3. Knowledge, like that acquired in the Garden of Eden, has ever been of two kinds, good and evil. In like manner, civilization has always carried death as well as enlightenment to primitive peoples. Besides useful metals and domestic animals, pestilence soon found entrance to the “ Paradise of the Pacific." In what way this species of Satan on several occasions gained admittance, we are not fully informed. Rev. J. G. Paton, in his autobiography, tells how in 1860 pestilence was introduced to one of the islands of the New Hebrides. Three ship captains, after putting on shore at different ports of Tanna four young men ill with measles, invited a chief, Kapuku, on board one of the vessels, promising to give him a present. They then confined him for twenty-four hours, without food, in the hold among measles-stricken patients, after which they put him on shore with the disease as the only present. This gift was as fatal to the Tannese as was the wooden horse to the Trojans. “The measles thus introduced spread fearfully, and decimated the population of the island.

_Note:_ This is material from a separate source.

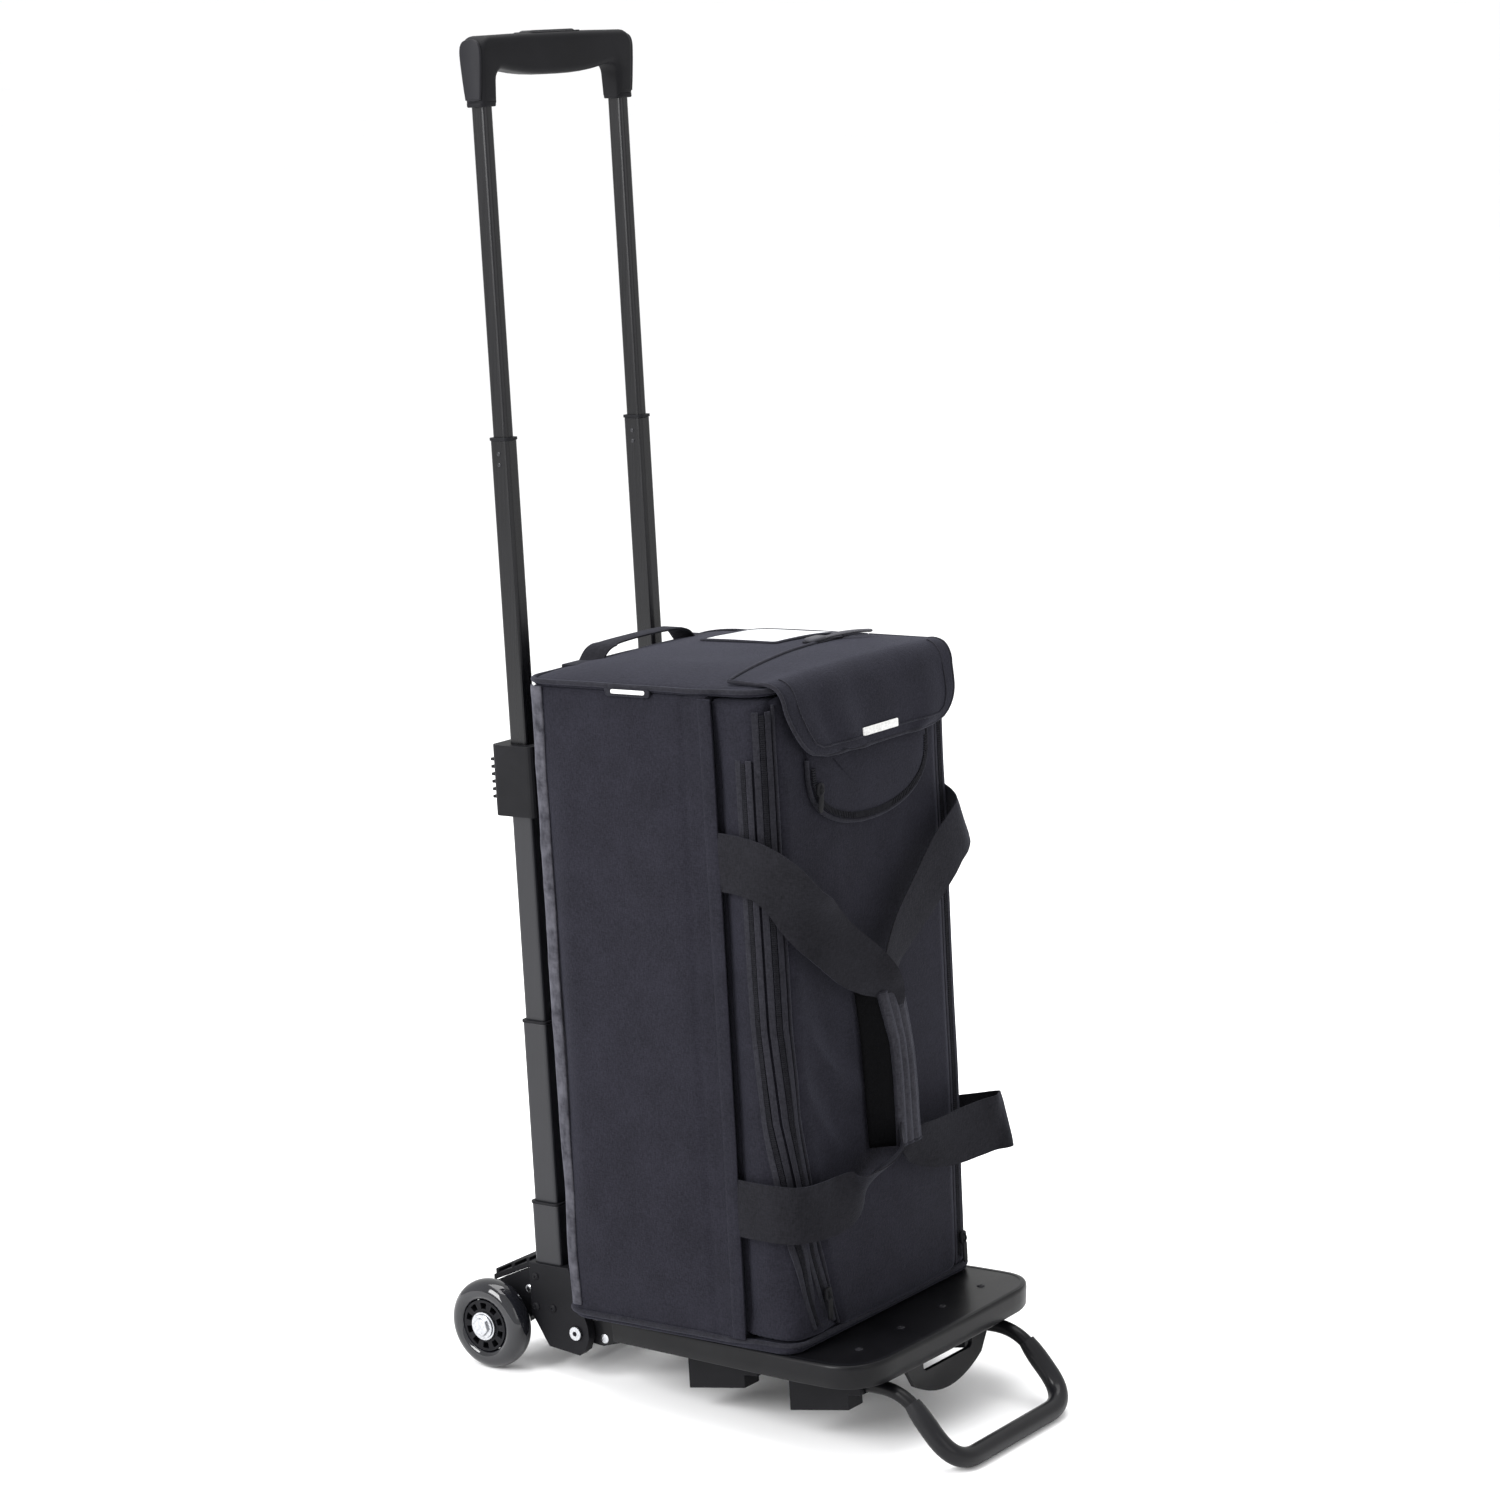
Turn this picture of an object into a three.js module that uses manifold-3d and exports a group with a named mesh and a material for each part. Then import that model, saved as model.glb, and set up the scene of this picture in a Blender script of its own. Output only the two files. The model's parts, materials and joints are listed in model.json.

In some villages men, women, and children were stricken down together, and none could give food or water to the sick or bury the dead." There is little doubt that pestilence has, at times, found entrance to Hawaii in a somewhat similar manner, and for a similar purpose—“to sweep (the inhabitants] away and let white men occupy the soil.” In 1804 an epidemic, commonly thought to have been the plague, was brought to the islands by foreigners — though in what particular manner is not now known. An epidemic when it makes its first appearance in a community is most fatal, owing partly to the susceptibility of the people and partly to their inexperience in treating it. Concerning this one David Malo related: “In the reign of Kamehameha, from the time I was born until I was nine years old, the pestilence visited the Hawaiian Islands, and the majority of the people from Hawaii to Niihau died.”

Under pestilence may be included venercal disease, because of its ravages and the rapidity with which it spread when first introduced. It was unknown among the natives until 1778.